• [What you should do]:
Give the count of lines in the data that include "joints", with no other words.
--- start of Input data ---
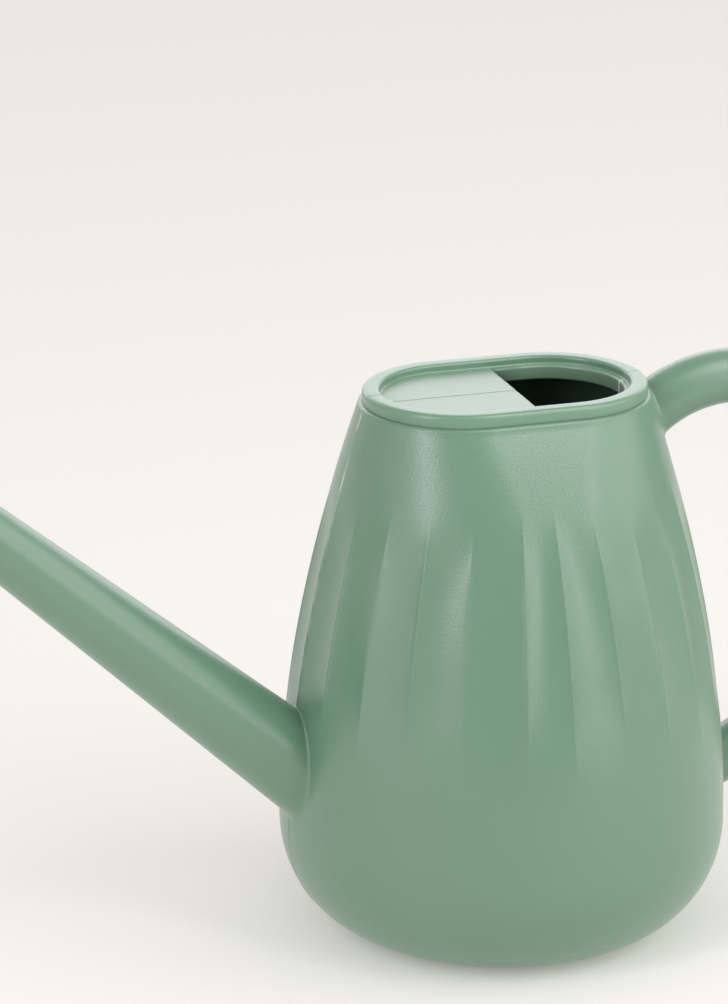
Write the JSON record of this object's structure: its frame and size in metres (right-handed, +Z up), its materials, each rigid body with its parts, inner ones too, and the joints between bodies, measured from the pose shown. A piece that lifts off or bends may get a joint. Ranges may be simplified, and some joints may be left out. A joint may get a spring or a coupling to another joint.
{
  "type": "watering can",
  "caption": "Long-spout watering can in matte green plastic: fluted round body, oval rim with a half deck over the filler, straight tapering spout and loop handle.",
  "frame": {"origin": "centre of the round base, on the ground", "axes": "+Z up, -X along the spout's direction, +X towards the handle; the XZ plane is the moulding's parting plane and the plane of symmetry"},
  "size_m": [0.3824, 0.16, 0.2114],
  "materials": {
    "moulded_green": "fine sand-blasted mould texture, matte with a soft sheen",
    "moulded_green_top": "the same matte plastic, smoother on the flat deck and the rounded rim"
  },
  "bodies": {
    "root": {"base_pan": "moulded_green", "belly_bowl": "moulded_green", "fluted_wall": "moulded_green", "rim_collar": "moulded_green_top", "splash_deck": "moulded_green_top", "filler_lip": "moulded_green_top", "spout_root": "moulded_green", "spout_tube": "moulded_green", "spout_tip": "moulded_green", "handle_neck": "moulded_green", "handle_bow": "moulded_green", "handle_grip": "moulded_green", "handle_heel": "moulded_green", "handle_foot": "moulded_green"}
  },
  "joints": []
}
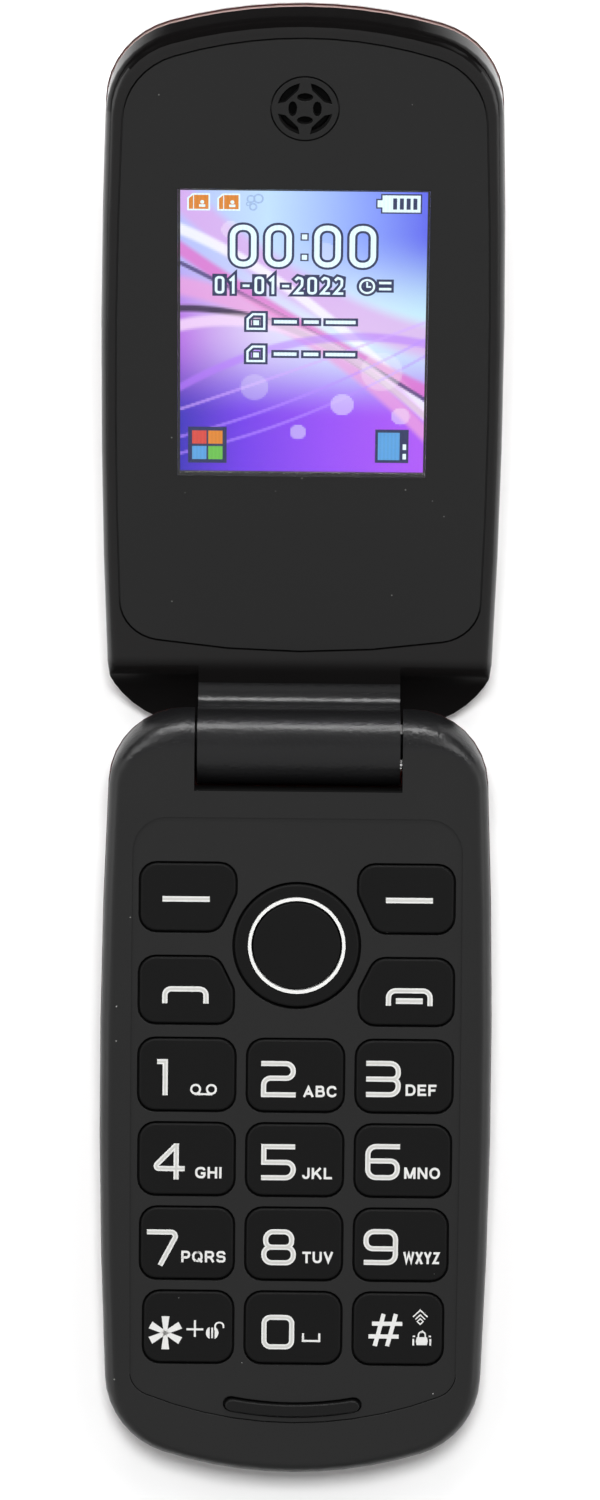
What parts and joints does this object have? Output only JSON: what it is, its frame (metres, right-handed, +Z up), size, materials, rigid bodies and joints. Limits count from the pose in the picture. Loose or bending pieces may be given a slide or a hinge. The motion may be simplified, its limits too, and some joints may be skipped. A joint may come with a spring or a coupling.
{
  "type": "flip phone",
  "caption": "Clamshell mobile phone lying open: display lid, cartridge hinge, sprung number keys, rocking direction key and snap-off battery cover.",
  "frame": {"origin": "on the table under the middle of the open phone's bounding box", "axes": "+Z up from the table, +Y from the keypad half to the display half, +X to the right when the keypad is read"},
  "size_m": [0.0462, 0.1714, 0.0407],
  "materials": {
    "black_plastic": "satin black moulded plastic",
    "wine_gloss": "glossy dark wine-red lacquer",
    "key_plastic": "matte near-black key caps",
    "white_ring": "white moulded ring",
    "grey_plastic": "grey moulded plastic",
    "clear_window": "clear hard-coated window",
    "lcd_glass": "display cell behind the window",
    "white_diffuser": "white diffuser",
    "rubber_black": "black rubber",
    "silicone": "translucent silicone",
    "circuit_board": "green solder mask",
    "amber_film": "amber flexible film",
    "battery_label": "plain label on the battery",
    "dark_resin": "dark moulded resin",
    "steel": "plated steel",
    "brass": "gold-plated contacts"
  },
  "bodies": {
    "base": {"base_cover": "black_plastic", "base_housing": "wine_gloss", "hinge_shaft": "steel", "hinge_pin": "steel", "base_flex": "amber_film", "flex_connector": "dark_resin", "main_board": "circuit_board", "key_domes": "steel", "keypad_mat": "silicone", "battery": "battery_label", "battery_contacts": "brass", "sim_holder": "steel", "shield_can": "steel", "usb_socket": "steel", "antenna": "amber_film", "loudspeaker": "dark_resin", "microphone": "brass", "vibration_motor": "steel", "base_screw_left": "steel", "base_screw_right": "steel", "lid_bumper": "rubber_black"},
    "lid": {"lid_frame": "black_plastic", "lid_cover": "wine_gloss", "display_panel": "black_plastic", "display_window": "clear_window", "earpiece_grille": "black_plastic", "earpiece_receiver": "dark_resin", "lcd_cell": "lcd_glass", "lcd_backlight": "white_diffuser", "lid_board": "circuit_board", "lid_magnet": "steel", "lid_screw_left": "steel", "lid_screw_right": "steel", "display_flex": "amber_film", "hinge_can": "steel", "hinge_cam": "brass", "hinge_spring": "steel"},
    "battery_cover": {"battery_cover": "wine_gloss"},
    "nav_rocker": {"nav_carrier": "grey_plastic"},
    "nav_pad": {"nav_pad": "key_plastic", "nav_ring": "white_ring"},
    "soft_key_left": {"soft_key_left": "key_plastic"},
    "soft_key_right": {"soft_key_right": "key_plastic"},
    "call_key": {"call_key": "key_plastic"},
    "end_key": {"end_key": "key_plastic"},
    "key_1": {"key_1": "key_plastic"},
    "key_2": {"key_2": "key_plastic"},
    "key_3": {"key_3": "key_plastic"},
    "key_4": {"key_4": "key_plastic"},
    "key_5": {"key_5": "key_plastic"},
    "key_6": {"key_6": "key_plastic"},
    "key_7": {"key_7": "key_plastic"},
    "key_8": {"key_8": "key_plastic"},
    "key_9": {"key_9": "key_plastic"},
    "key_star": {"key_star": "key_plastic"},
    "key_0": {"key_0": "key_plastic"},
    "key_hash": {"key_hash": "key_plastic"},
    "ok_key": {"ok_key": "key_plastic"}
  },
  "joints": [
    {"name": "lid_hinge", "type": "hinge", "parent": "base", "child": "lid", "pos_m": [0, 0.00047, 0.01112], "axis": [1, 0, 0], "range_deg": [0, 161]},
    {"name": "battery_cover_off", "type": "slide", "parent": "base", "child": "battery_cover", "axis": [0, 0.0717, -0.9974], "range_m": [0, 0.03]},
    {"name": "nav_rock_up_down", "type": "hinge", "parent": "base", "child": "nav_rocker", "pos_m": [0, -0.02255, 0.01207], "axis": [1, 0, 0], "range_deg": [-2.2, 2.2], "stiffness_Nm_per_rad": 0.25},
    {"name": "nav_rock_left_right", "type": "hinge", "parent": "nav_rocker", "child": "nav_pad", "pos_m": [0, -0.02255, 0.01207], "axis": [0, 0.9974, 0.0717], "range_deg": [-2.2, 2.2], "stiffness_Nm_per_rad": 0.25},
    {"name": "soft_key_left_press", "type": "slide", "parent": "base", "child": "soft_key_left", "axis": [0, 0.0717, -0.9974], "range_m": [0, 0.0004], "stiffness_N_per_m": 1500},
    {"name": "soft_key_right_press", "type": "slide", "parent": "base", "child": "soft_key_right", "axis": [0, 0.0717, -0.9974], "range_m": [0, 0.0004], "stiffness_N_per_m": 1500},
    {"name": "call_key_press", "type": "slide", "parent": "base", "child": "call_key", "axis": [0, 0.0717, -0.9974], "range_m": [0, 0.0004], "stiffness_N_per_m": 1500},
    {"name": "end_key_press", "type": "slide", "parent": "base", "child": "end_key", "axis": [0, 0.0717, -0.9974], "range_m": [0, 0.0004], "stiffness_N_per_m": 1500},
    {"name": "key_1_press", "type": "slide", "parent": "base", "child": "key_1", "axis": [0, 0.0717, -0.9974], "range_m": [0, 0.0004], "stiffness_N_per_m": 1500},
    {"name": "key_2_press", "type": "slide", "parent": "base", "child": "key_2", "axis": [0, 0.0717, -0.9974], "range_m": [0, 0.0004], "stiffness_N_per_m": 1500},
    {"name": "key_3_press", "type": "slide", "parent": "base", "child": "key_3", "axis": [0, 0.0717, -0.9974], "range_m": [0, 0.0004], "stiffness_N_per_m": 1500},
    {"name": "key_4_press", "type": "slide", "parent": "base", "child": "key_4", "axis": [0, 0.0717, -0.9974], "range_m": [0, 0.0004], "stiffness_N_per_m": 1500},
    {"name": "key_5_press", "type": "slide", "parent": "base", "child": "key_5", "axis": [0, 0.0717, -0.9974], "range_m": [0, 0.0004], "stiffness_N_per_m": 1500},
    {"name": "key_6_press", "type": "slide", "parent": "base", "child": "key_6", "axis": [0, 0.0717, -0.9974], "range_m": [0, 0.0004], "stiffness_N_per_m": 1500},
    {"name": "key_7_press", "type": "slide", "parent": "base", "child": "key_7", "axis": [0, 0.0717, -0.9974], "range_m": [0, 0.0004], "stiffness_N_per_m": 1500},
    {"name": "key_8_press", "type": "slide", "parent": "base", "child": "key_8", "axis": [0, 0.0717, -0.9974], "range_m": [0, 0.0004], "stiffness_N_per_m": 1500},
    {"name": "key_9_press", "type": "slide", "parent": "base", "child": "key_9", "axis": [0, 0.0717, -0.9974], "range_m": [0, 0.0004], "stiffness_N_per_m": 1500},
    {"name": "key_star_press", "type": "slide", "parent": "base", "child": "key_star", "axis": [0, 0.0717, -0.9974], "range_m": [0, 0.0004], "stiffness_N_per_m": 1500},
    {"name": "key_0_press", "type": "slide", "parent": "base", "child": "key_0", "axis": [0, 0.0717, -0.9974], "range_m": [0, 0.0004], "stiffness_N_per_m": 1500},
    {"name": "key_hash_press", "type": "slide", "parent": "base", "child": "key_hash", "axis": [0, 0.0717, -0.9974], "range_m": [0, 0.0004], "stiffness_N_per_m": 1500},
    {"name": "ok_key_press", "type": "slide", "parent": "base", "child": "ok_key", "axis": [0, 0.0717, -0.9974], "range_m": [0, 0.0004], "stiffness_N_per_m": 1500}
  ]
}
--- end of Input data ---
• [Written solution]:
4